The bus was scheduled to leave at 2, so we had to wait an hour and a half in the waiting area. We were quite the sight to behold, surrounded by the luggage.  Thais would walk by gawking and laughing at the farongs with all their luggage.

 

At 1:40 we headed out to our bus, loaded the luggage in, and got on board.  We got on the road at 2, and, after driving a while, stopped at a bus station.  I watched out the door while the driver blew into a tube a lady in uniform was holding.  She was an official of some kind, obviously, and had a whole group of trainees with her.  The driver handed her his ID or license, and, after they made some notes, he got back in and off we went. He must have passed the breathalizer test.

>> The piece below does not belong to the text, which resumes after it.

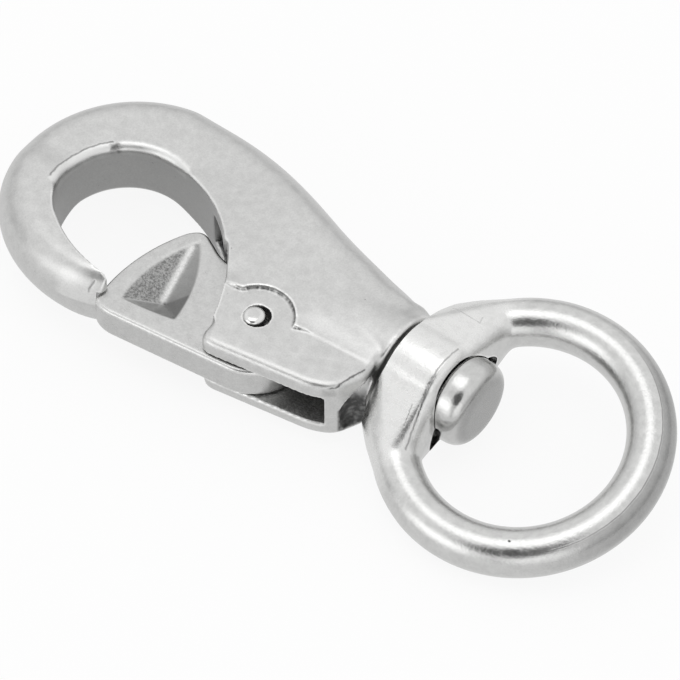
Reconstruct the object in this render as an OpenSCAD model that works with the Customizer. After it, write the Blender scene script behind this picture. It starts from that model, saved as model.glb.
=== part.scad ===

As we drove, we would look at the map to find out where we were, then we would pray for that place by name if possible.  When we stopped long enough, we would get off the bus, do a quick toilet break, and then pray for that place.  Several times we didn't stop but we prayed together on the bus. They were shooting sometimes and not other times.  It was a neat time of claiming promises and pleading for souls.  I assure you, these kids can pray!

 

It got dark, and we were on the road until 9:45 or 10.  I would summarize the day as follows:  Lots of driving.  Praying. Praying. Praying.  Lots more stops.  Not enough steps.  Snack meals except breakfast.

 

When we arrived, we were swarmed by tuk tuk drivers wanting to take us somewhere.  "Where you go?"  It took us a few minutes to collect our baggage and then Jon talked to them.  They kept asking "old city, new city?" Jon said old city at first, but it is farther away and more expensive guest houses. So we went to the new city, to a guest house of bungalows called 4T Guest House. We were glad to stop and head for bed!